↓↓↓
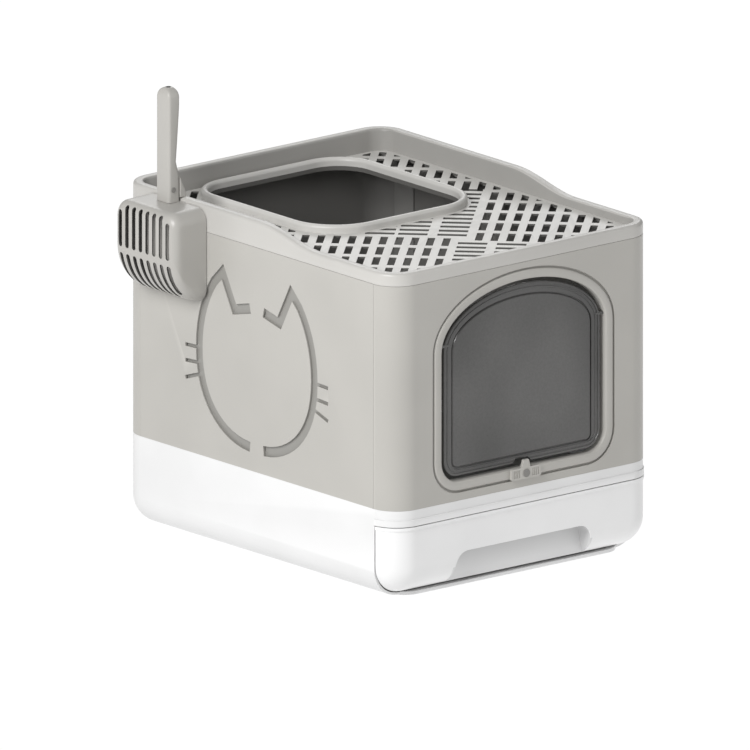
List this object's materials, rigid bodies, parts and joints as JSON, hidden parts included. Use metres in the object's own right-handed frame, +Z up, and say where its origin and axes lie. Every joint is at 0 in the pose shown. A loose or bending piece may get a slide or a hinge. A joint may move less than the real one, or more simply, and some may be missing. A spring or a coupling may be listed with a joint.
{
  "type": "hooded cat litter box",
  "caption": "Hooded cat litter box with a pull-out litter drawer, a swinging front flap, a lift-off perforated lid with a top entry, and a hanging scoop.",
  "frame": {"origin": "centre of the box's underside, on the floor, midway between the left and right walls and the front and rear walls", "axes": "+Z up, -Y towards the door and the drawer front, -X towards the side that the scoop hangs on"},
  "size_m": [0.4631, 0.5162, 0.5617],
  "materials": {
    "base_plastic": "white moulded plastic, satin gloss",
    "wall_plastic": "warm grey moulded plastic, satin gloss",
    "strip_plastic": "warm grey moulded plastic",
    "lid_plastic": "light warm grey moulded plastic, satin gloss",
    "flap_plastic": "smoked clear plastic with a fine texture",
    "pin_plastic": "moulded plastic pins",
    "latch_plastic": "warm grey moulded plastic",
    "scoop_plastic": "warm grey moulded plastic, satin gloss"
  },
  "bodies": {
    "box": {"base_shell": "base_plastic", "front_panel": "wall_plastic", "rear_panel": "wall_plastic", "left_panel": "wall_plastic", "right_panel": "wall_plastic", "corner_strip_front_left": "strip_plastic", "corner_strip_front_right": "strip_plastic", "corner_strip_rear_left": "strip_plastic", "corner_strip_rear_right": "strip_plastic", "door_bezel": "wall_plastic"},
    "flap": {"door_flap": "flap_plastic", "flap_pin_left": "pin_plastic", "flap_pin_right": "pin_plastic"},
    "latch": {"latch_bar": "latch_plastic", "latch_rivet": "pin_plastic"},
    "lid": {"lid_rim": "lid_plastic", "deck_front": "lid_plastic", "deck_left": "lid_plastic", "deck_right": "lid_plastic", "entry_collar": "lid_plastic"},
    "drawer": {"litter_drawer": "base_plastic", "drawer_front": "base_plastic"},
    "scoop": {"scoop_basket": "scoop_plastic", "scoop_handle": "scoop_plastic", "scoop_hook": "scoop_plastic", "scoop_pin": "pin_plastic"}
  },
  "joints": [
    {"name": "drawer_slide", "type": "slide", "parent": "box", "child": "drawer", "axis": [0, -1, 0], "range_m": [0, 0.4]},
    {"name": "flap_hinge", "type": "hinge", "parent": "box", "child": "flap", "pos_m": [0, -0.2495, 0.306], "axis": [1, 0, 0], "range_deg": [-70, 80]},
    {"name": "latch_turn", "type": "hinge", "parent": "box", "child": "latch", "pos_m": [0, -0.2578, 0.13], "axis": [0, 1, 0], "range_deg": [-90, 90]},
    {"name": "lid_lift", "type": "slide", "parent": "box", "child": "lid", "axis": [0, 0, 1], "range_m": [0, 0.12]},
    {"name": "scoop_lift", "type": "slide", "parent": "lid", "child": "scoop", "axis": [0, 0, 1], "range_m": [0, 0.15]}
  ]
}
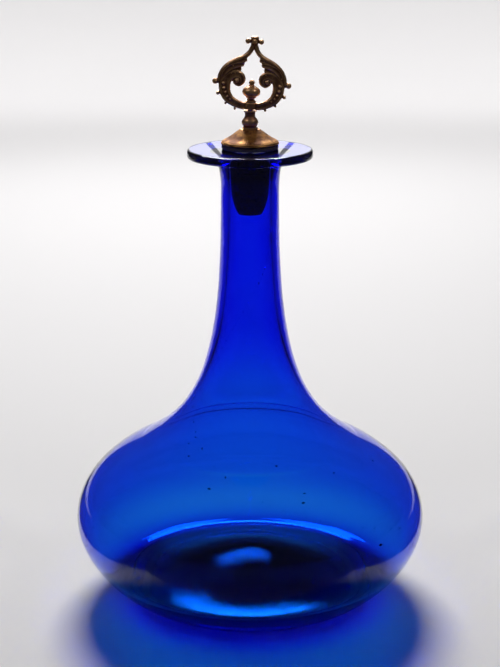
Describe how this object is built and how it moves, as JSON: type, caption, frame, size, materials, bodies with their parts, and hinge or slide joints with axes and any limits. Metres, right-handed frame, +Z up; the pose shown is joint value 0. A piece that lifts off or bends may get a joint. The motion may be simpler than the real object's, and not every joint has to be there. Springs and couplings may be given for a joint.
{
  "type": "stoppered glass flask",
  "caption": "Blown cobalt-glass flask with a squat body, long neck and flat lip, closed by a cork in an openwork brass mount.",
  "frame": {"origin": "on the flask's axis, in the plane that its foot ring stands on", "axes": "+Z up along the neck, +X across the crest towards the side that it leans to, -Y towards the viewer of the crest's face"},
  "size_m": [0.1824, 0.1824, 0.292],
  "materials": {
    "cobalt_glass": "clear deep blue blown glass with a few seeds and specks",
    "gilt_brass": "worn gilding, darker in the grooves",
    "aged_brass": "dark brown patina, rubbed bright on the high points",
    "seal_leather": "dark, compressed",
    "cork": "old stained cork with fine pits",
    "nut_steel": "dull"
  },
  "bodies": {
    "flask": {"flask": "cobalt_glass"},
    "seal": {"seal_washer": "seal_leather"},
    "stopper": {"cork_plug": "cork", "cap_base_plate": "gilt_brass", "cap_cone": "gilt_brass", "stem_baluster": "aged_brass", "crest": "aged_brass", "urn_finial": "aged_brass", "tie_rod": "nut_steel", "cork_washer": "nut_steel", "cork_nut": "nut_steel"}
  },
  "joints": [
    {"name": "stopper_lift", "type": "slide", "parent": "flask", "child": "seal", "axis": [0, 0, 1], "range_m": [0, 0.06]},
    {"name": "stopper_turn", "type": "hinge", "parent": "seal", "child": "stopper", "pos_m": [0, 0, 0.238], "axis": [0, 0, 1], "continuous": true}
  ]
}
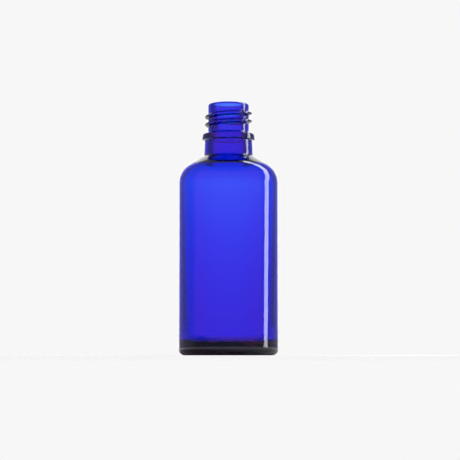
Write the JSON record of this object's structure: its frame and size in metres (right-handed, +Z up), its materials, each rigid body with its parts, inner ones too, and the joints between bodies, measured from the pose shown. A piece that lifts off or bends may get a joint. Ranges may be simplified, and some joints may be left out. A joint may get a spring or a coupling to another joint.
{
  "type": "screw-neck glass bottle",
  "caption": "Round moulded-glass bottle with rounded shoulders, a transfer bead and a GL 18 screw neck, open at the mouth, for an atomiser or dropper closure.",
  "frame": {"origin": "centre of the bearing ring that the bottle stands on", "axes": "+Z up along the bottle's axis, from the base to the mouth"},
  "size_m": [0.0378, 0.0378, 0.0955],
  "materials": {
    "cobalt_glass": "fire-polished clear cobalt-blue moulded glass"
  },
  "bodies": {
    "root": {"glass_bottle": "cobalt_glass"}
  },
  "joints": []
}
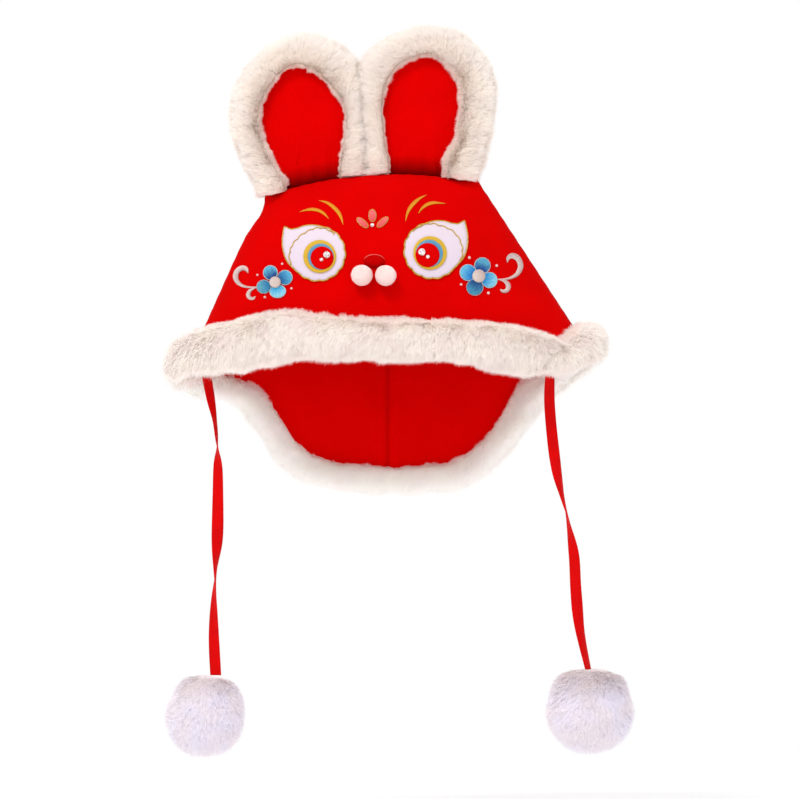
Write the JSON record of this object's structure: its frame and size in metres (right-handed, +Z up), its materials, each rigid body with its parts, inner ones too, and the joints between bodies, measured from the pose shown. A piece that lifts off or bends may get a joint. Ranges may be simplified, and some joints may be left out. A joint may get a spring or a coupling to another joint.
{
  "type": "bunny ear hat",
  "caption": "Soft red cloth hat with upright fur-edged ears, an embroidered rabbit face, a fur trimmed rim with a neck flap, and ribbon ties ending in pompoms.",
  "frame": {"origin": "inside of the crown's top, where the hat sits on a head", "axes": "+Z up along the head, +X to the viewer's right, the embroidered face looks along -Y"},
  "size_m": [0.3094, 0.1263, 0.477],
  "materials": {
    "red_cloth": "matte padded cloth",
    "red_lining": "matte brushed lining",
    "red_ribbon": "satin ribbon",
    "white_fur": "soft cream fur",
    "pompom_fur": "soft white fur",
    "white_thread": "satin stitch",
    "gold_thread": "shiny gold thread",
    "pink_thread": "satin stitch",
    "blue_thread": "satin stitch",
    "silver_thread": "shiny silver thread",
    "red_velvet": "matte velvet"
  },
  "bodies": {
    "root": {"crown_front": "red_cloth", "crown_back": "red_cloth", "lining_front": "red_lining", "lining_back": "red_lining", "fur_band": "white_fur", "ear_left": "red_cloth", "ear_fur_left": "white_fur", "ear_right": "red_cloth", "ear_fur_right": "white_fur", "eye_patch_left": "white_thread", "eye_ring_left": "gold_thread", "pupil_left": "red_velvet", "eye_patch_right": "white_thread", "eye_ring_right": "gold_thread", "pupil_right": "red_velvet", "brow_left_outer": "gold_thread", "brow_left_inner": "gold_thread", "brow_right_inner": "gold_thread", "brow_right_outer": "gold_thread", "petal_middle": "pink_thread", "petal_left": "pink_thread", "petal_right": "pink_thread", "nose": "red_velvet", "muzzle_left": "white_fur", "muzzle_right": "white_fur", "flower_left": "blue_thread", "flower_centre_left": "silver_thread", "flower_right": "blue_thread", "flower_centre_right": "silver_thread", "scroll_large_left": "silver_thread", "scroll_small_left": "silver_thread", "scroll_large_right": "silver_thread", "scroll_small_right": "silver_thread", "tie_left": "red_ribbon", "tie_pompom_left": "pompom_fur", "tie_right": "red_ribbon", "tie_pompom_right": "pompom_fur"}
  },
  "joints": []
}
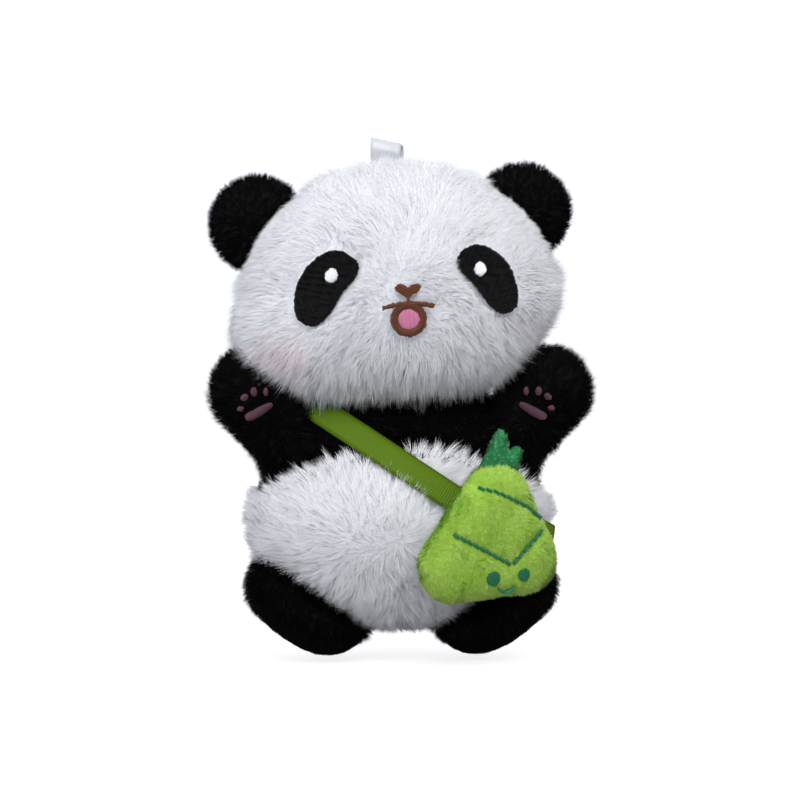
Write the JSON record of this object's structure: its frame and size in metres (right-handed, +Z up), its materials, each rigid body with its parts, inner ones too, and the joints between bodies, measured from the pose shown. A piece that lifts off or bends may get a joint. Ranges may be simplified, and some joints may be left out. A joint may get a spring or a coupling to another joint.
{
  "type": "plush panda charm",
  "caption": "Round soft panda with raised paws, stitched face, a ribbon loop on its crown and a small green pouch on a crossbody strap.",
  "frame": {"origin": "on the ground, under the middle of the whole toy with its pouch", "axes": "+Z up through the head, -Y out of the face, +X towards the panda's own left"},
  "size_m": [0.0912, 0.063, 0.1204],
  "materials": {
    "white_plush": "long soft pile",
    "black_plush": "short dense pile",
    "stuffing": "loose fibre fill",
    "black_thread": "satin-stitch embroidery",
    "white_thread": "satin-stitch embroidery",
    "brown_thread": "satin-stitch embroidery",
    "pink_thread": "satin-stitch embroidery",
    "mauve_thread": "satin-stitch embroidery",
    "green_ribbon": "ribbed grosgrain",
    "white_ribbon": "smooth satin",
    "lime_plush": "short crushed pile",
    "green_felt": "looped terry",
    "green_thread": "running stitch"
  },
  "bodies": {
    "torso": {"torso_stuffing": "stuffing", "belly_panel": "white_plush", "lower_back_panel": "white_plush", "chest_panel": "black_plush", "upper_back_panel": "black_plush", "shoulder_strap": "green_ribbon"},
    "neck": {"neck_stuffing": "stuffing"},
    "head": {"head_stuffing": "stuffing", "head_back_panel": "white_plush", "face_panel": "white_plush", "eye_patch_left": "black_thread", "eye_patch_right": "black_thread", "eye_glint_left": "white_thread", "eye_glint_right": "white_thread", "nose": "brown_thread", "mouth_outline": "brown_thread", "tongue": "pink_thread", "loop_tab": "white_ribbon"},
    "loop": {"hanging_loop": "white_ribbon"},
    "bag": {"bag_front": "lime_plush", "bag_back": "lime_plush", "bag_stuffing": "stuffing", "bag_leaf": "green_felt", "bag_seam_stitches": "green_thread", "bag_eyes": "green_thread", "bag_smile": "green_thread"},
    "ear_left": {"ear_left_front": "black_plush", "ear_left_back": "black_plush", "ear_left_stuffing": "stuffing"},
    "arm_left": {"arm_left_front": "black_plush", "arm_left_back": "black_plush", "arm_left_stuffing": "stuffing", "paw_pads_left": "mauve_thread"},
    "leg_left": {"leg_left_front": "black_plush", "leg_left_back": "black_plush", "leg_left_stuffing": "stuffing"},
    "ear_right": {"ear_right_front": "black_plush", "ear_right_back": "black_plush", "ear_right_stuffing": "stuffing"},
    "arm_right": {"arm_right_front": "black_plush", "arm_right_back": "black_plush", "arm_right_stuffing": "stuffing", "paw_pads_right": "mauve_thread"},
    "leg_right": {"leg_right_front": "black_plush", "leg_right_back": "black_plush", "leg_right_stuffing": "stuffing"}
  },
  "joints": [
    {"name": "neck_turn", "type": "hinge", "parent": "torso", "child": "neck", "pos_m": [0, 0.0065, 0.0605], "axis": [0, 0, 1], "range_deg": [-15, 15]},
    {"name": "head_nod", "type": "hinge", "parent": "neck", "child": "head", "pos_m": [0, 0.0065, 0.0605], "axis": [1, 0, 0], "range_deg": [-6, 6]},
    {"name": "ear_left_flex", "type": "hinge", "parent": "head", "child": "ear_left", "pos_m": [0.02598, 0.0125, 0.10054], "axis": [0.6521, 0, -0.7581], "range_deg": [-12, 12]},
    {"name": "ear_right_flex", "type": "hinge", "parent": "head", "child": "ear_right", "pos_m": [-0.02896, 0.0125, 0.09795], "axis": [0.5779, 0, 0.8161], "range_deg": [-12, 12]},
    {"name": "loop_flip", "type": "hinge", "parent": "head", "child": "loop", "pos_m": [-0.0025, 0.0065, 0.1156], "axis": [1, 0, 0], "range_deg": [-35, 35]},
    {"name": "arm_left_raise", "type": "hinge", "parent": "torso", "child": "arm_left", "pos_m": [0.028, 0.004, 0.0495], "axis": [0, -1, 0], "range_deg": [-30, 2]},
    {"name": "arm_right_raise", "type": "hinge", "parent": "torso", "child": "arm_right", "pos_m": [-0.028, 0.004, 0.0495], "axis": [0, 1, 0], "range_deg": [-30, 2]},
    {"name": "leg_left_swing", "type": "hinge", "parent": "torso", "child": "leg_left", "pos_m": [0.0215, 0.005, 0.013], "axis": [1, 0, 0], "range_deg": [-10, 10]},
    {"name": "leg_right_swing", "type": "hinge", "parent": "torso", "child": "leg_right", "pos_m": [-0.0215, 0.005, 0.013], "axis": [1, 0, 0], "range_deg": [-10, 10]},
    {"name": "bag_lift", "type": "hinge", "parent": "torso", "child": "bag", "pos_m": [0.0158, -0.0159, 0.042], "axis": [0.9703, 0.2419, 0], "range_deg": [-30, 0]}
  ]
}
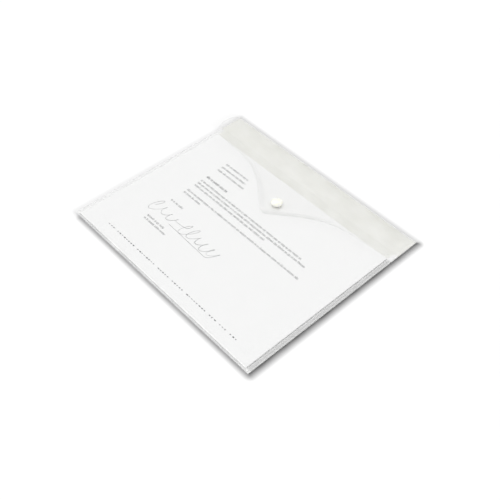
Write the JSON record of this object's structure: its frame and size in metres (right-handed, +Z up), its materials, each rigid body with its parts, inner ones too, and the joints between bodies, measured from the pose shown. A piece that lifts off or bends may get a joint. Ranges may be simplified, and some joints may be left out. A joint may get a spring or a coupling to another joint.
{
  "type": "document wallet",
  "caption": "Clear poly document wallet with an arched fold-over flap, a press-stud closure and loose pages in its flat pocket.",
  "frame": {"origin": "middle of the underside of the wallet lying flat", "axes": "+X along the flap fold, +Y from the bottom fold to the flap fold, +Z up out of the front face"},
  "size_m": [0.29, 0.252, 0.0096],
  "materials": {
    "clear_film": "clear, slightly frosted polypropylene film",
    "welded_film": "two layers of clear film welded together",
    "stud_plastic": "glossy cream moulded plastic",
    "page_paper": "matt white office paper"
  },
  "bodies": {
    "wallet": {"back_panel": "clear_film", "front_panel": "clear_film", "bottom_fold": "clear_film", "weld_left": "welded_film", "weld_right": "welded_film", "flap_crease": "clear_film", "snap_stud": "stud_plastic", "snap_back": "stud_plastic"},
    "flap": {"flap": "clear_film", "snap_cap": "stud_plastic", "snap_socket": "stud_plastic"},
    "stack": {"page_stack": "page_paper"},
    "letter": {"letter_page": "page_paper"}
  },
  "joints": [
    {"name": "flap_hinge", "type": "hinge", "parent": "wallet", "child": "flap", "pos_m": [0, 0.12565, 0.00035], "axis": [-1, 0, 0], "range_deg": [0, 135]},
    {"name": "stack_slide", "type": "slide", "parent": "wallet", "child": "stack", "axis": [0, 1, 0], "range_m": [0, 0.04]},
    {"name": "letter_slide", "type": "slide", "parent": "wallet", "child": "letter", "axis": [0, 1, 0], "range_m": [0, 0.04]}
  ]
}
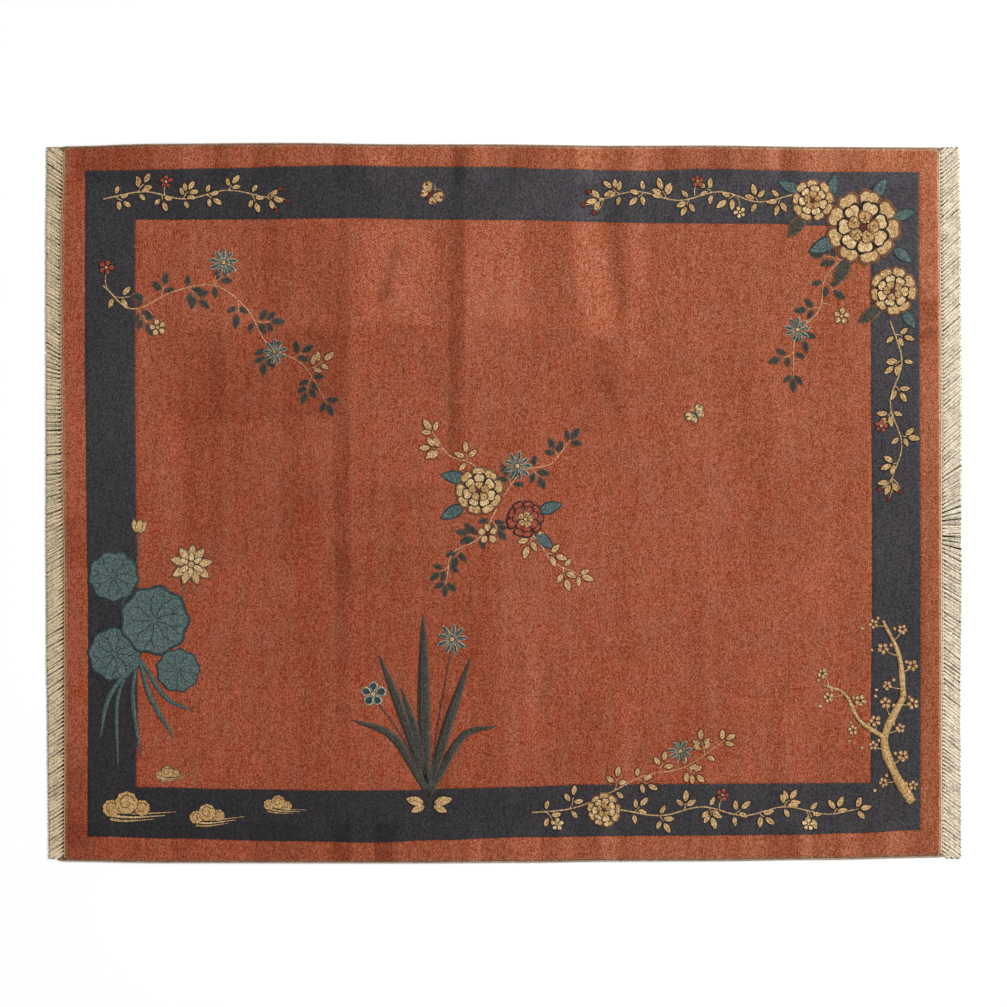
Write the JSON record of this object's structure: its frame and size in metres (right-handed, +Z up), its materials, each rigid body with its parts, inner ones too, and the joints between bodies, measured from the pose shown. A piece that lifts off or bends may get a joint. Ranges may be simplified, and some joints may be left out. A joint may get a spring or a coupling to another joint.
{
  "type": "rug",
  "caption": "Room-size hand-knotted wool pile rug lying flat, with a dark band set in from its edge, overcast long edges and a cotton fringe along each short edge.",
  "frame": {"origin": "on the floor under the middle of the rug's box, fringes included", "axes": "+X along the rug's long side from one fringe to the other, +Y across it to the back edge, +Z up with the pile side up"},
  "size_m": [3.121, 2.457, 0.0179],
  "materials": {
    "wool_pile": "dense soft cut wool pile, terracotta with a blue-black band",
    "selvedge_cord": "tan overcast yarn",
    "cream_cotton": "cream plied cotton, matt"
  },
  "bodies": {
    "root": {"rug_body": "wool_pile", "selvedge_back": "selvedge_cord", "selvedge_front": "selvedge_cord", "fringe_left": "cream_cotton", "fringe_right": "cream_cotton"}
  },
  "joints": []
}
↑↑↑
= YOUR TASK =
Say how many lines in this material hold "where", and say nothing else.

= ANSWER =
2